The Promotion Has Already Been Fully Redeemed
Some offers are capped at a maximum number of uses across all customers. Once that limit is hit, the code deactivates automatically. Flash sale codes and limited-run promotions operate this way often.
There is no way to tell from the outside whether a code has hit its redemption ceiling. The error message looks the same as any other failed code. If you know a promotion was tied to a limited-run event and the code is not working, it is worth checking the retailer's social channels or homepage to see if the sale has officially ended.
FAQ
What does "invalid promo code" actually mean?
It means the system did not find an active, eligible match for the code you entered. That could be because the code expired, was already used, does not apply to your cart's contents, or was entered incorrectly. The error message is generic by design and does not tell you which specific issue you are dealing with.
Can I get a coupon code to work after it has expired?

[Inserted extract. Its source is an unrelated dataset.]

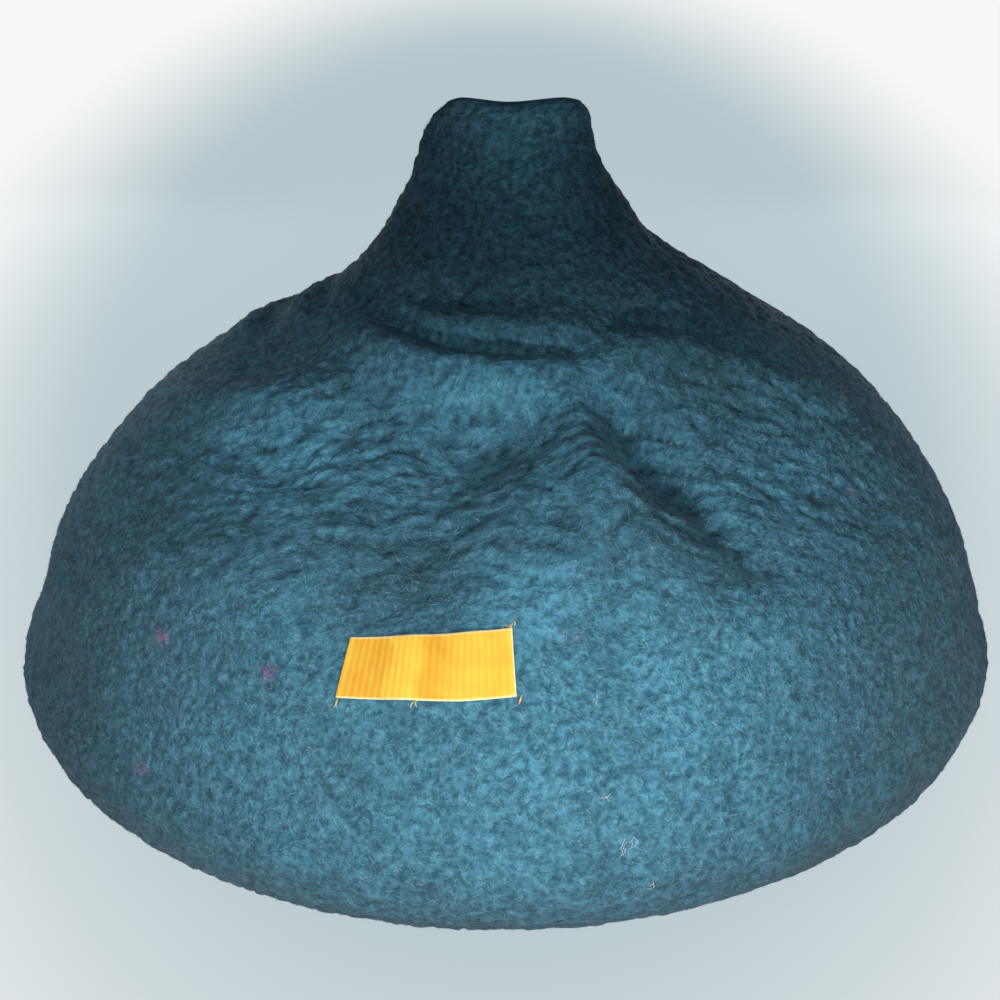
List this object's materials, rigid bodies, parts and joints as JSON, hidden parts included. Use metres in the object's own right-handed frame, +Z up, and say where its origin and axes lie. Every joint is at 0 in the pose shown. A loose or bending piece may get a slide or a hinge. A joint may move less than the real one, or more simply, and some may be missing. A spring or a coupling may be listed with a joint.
{
  "type": "felted wool pet cave bed",
  "caption": "Hollow hand-felted wool cave bed for a cat or small dog, with a flat round base, a dented front with a woven label, a pinched neck and an oval entrance at the back.",
  "frame": {"origin": "middle of the flat round base, on the surface that the bed stands on", "axes": "+Z up; the labelled, dented side faces -Y; the entrance faces +Y; +X is to the right seen from the labelled side"},
  "size_m": [0.4879, 0.4877, 0.3242],
  "materials": {
    "felt": "matte hand-felted wool, teal, pebbled and crinkled, slightly fuzzy",
    "label": "woven satin ribbon, golden yellow, soft sheen"
  },
  "bodies": {
    "root": {"felt_cave": "felt", "woven_label": "label"}
  },
  "joints": []
}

In rare cases, contacting the retailer's customer service will get you an accommodation, particularly if the expiration was very recent or if the code was sent to you directly by the brand. It is worth a quick chat or email if the discount was meaningful. That said, most retailers will not manually override an expired coupon through standard support channels.

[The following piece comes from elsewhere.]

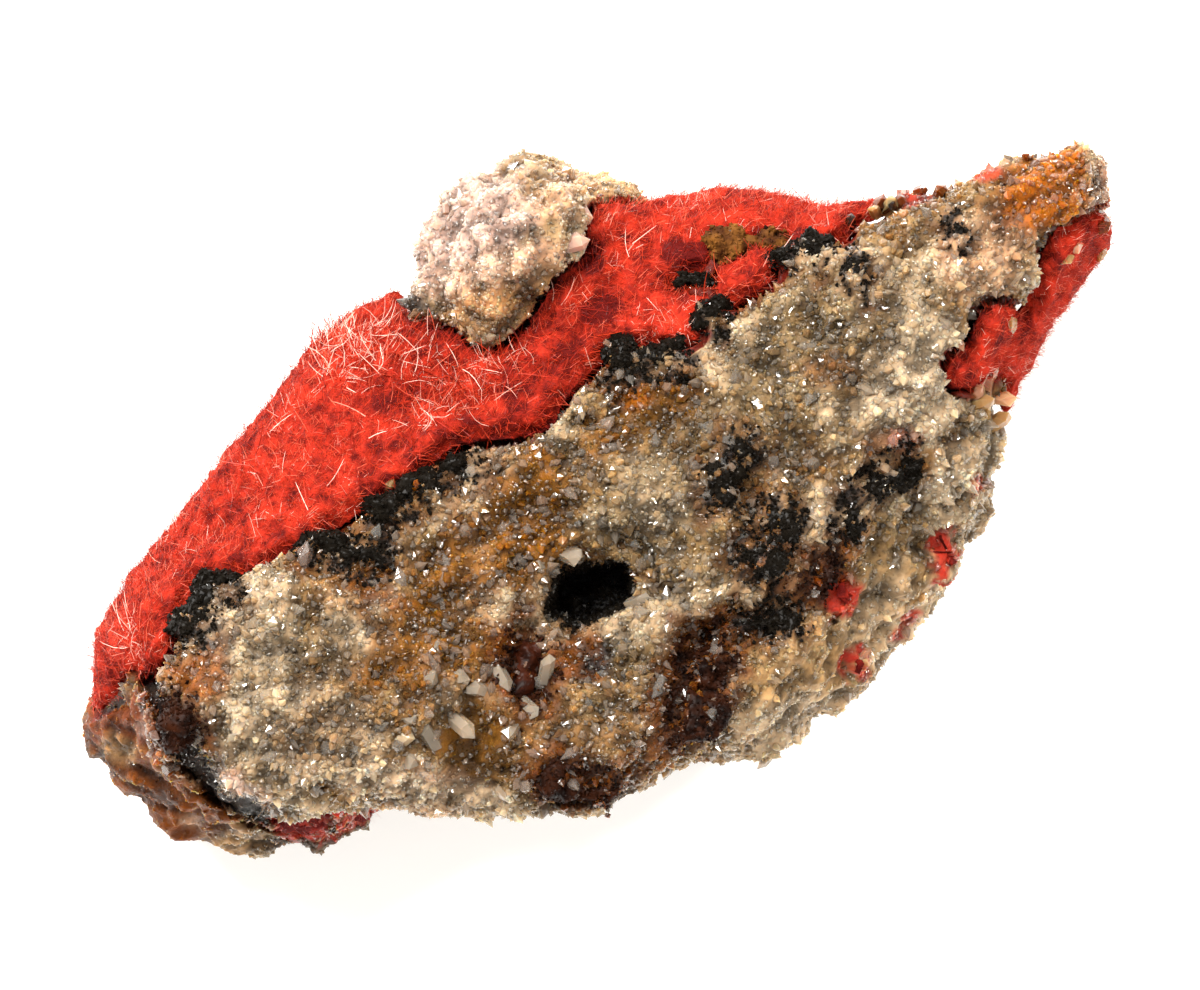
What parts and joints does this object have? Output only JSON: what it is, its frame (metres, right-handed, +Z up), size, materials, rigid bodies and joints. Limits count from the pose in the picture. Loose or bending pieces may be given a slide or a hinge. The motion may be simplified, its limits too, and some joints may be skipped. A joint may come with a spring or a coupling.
{
  "type": "chalcotrichite on quartz specimen",
  "caption": "Palm-size mineral specimen: a flattish wedge of crystal-coated quartz with a felt of red copper-oxide hairs along one edge and black and brown grains in its pockets.",
  "frame": {"origin": "middle of the bounding box, on the surface that the specimen rests on", "axes": "+Z up, out of the broad crystal face; +X along the long side, from the rounded foot to the pointed tip; +Y across, from the crystal face's lower rim to the knob"},
  "size_m": [0.0386, 0.0268, 0.0142],
  "materials": {
    "quartz": "glossy translucent crystal points with ochre iron stains",
    "chalcotrichite": "silky felt of hair-fine crystals",
    "tenorite": "sparkling black crystals, sub-metallic",
    "goethite": "satin brown crust"
  },
  "bodies": {
    "root": {"quartz_matrix": "quartz", "chalcotrichite_main_felt": "chalcotrichite", "chalcotrichite_right_vein": "chalcotrichite", "chalcotrichite_foot_tuft": "chalcotrichite", "tenorite_left_seam": "tenorite", "tenorite_contact_left": "tenorite", "tenorite_contact_middle": "tenorite", "tenorite_contact_right": "tenorite", "tenorite_step": "tenorite", "tenorite_in_felt": "tenorite", "tenorite_crest": "tenorite", "tenorite_upper_face": "tenorite", "tenorite_near_tip": "tenorite", "tenorite_face_upper": "tenorite", "tenorite_face_middle": "tenorite", "tenorite_face_right": "tenorite", "tenorite_face_grain": "tenorite", "tenorite_crease": "tenorite", "tenorite_vug_lining": "tenorite", "goethite_crust": "goethite", "goethite_lower_edge": "goethite", "goethite_pocket": "goethite", "goethite_left_edge": "goethite", "goethite_in_felt": "goethite", "goethite_flank": "goethite", "chalcotrichite_flank_tuft": "chalcotrichite", "chalcotrichite_edge_tuft": "chalcotrichite", "chalcotrichite_low_tuft": "chalcotrichite"}
  },
  "joints": []
}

Why does a coupon code work for some items in my cart but not others?
Product exclusions. The promotion was written to apply only to certain categories, price points, or brands. Items that fall outside those parameters are excluded from the discount automatically. Removing the excluded items will often allow the code to apply to the rest of the cart.
Is there a way to find coupon codes that actually work?
Yes, but the sourcing matters. Codes pulled directly from a retailer's email newsletter, loyalty program, or official social accounts tend to be the most reliable. Codes from deal aggregator sites can work well when the listing is recent and actively maintained, but older posts are often filled with expired or already-redeemed codes. Checking the date on any listing before you try the code is a simple habit that saves real time.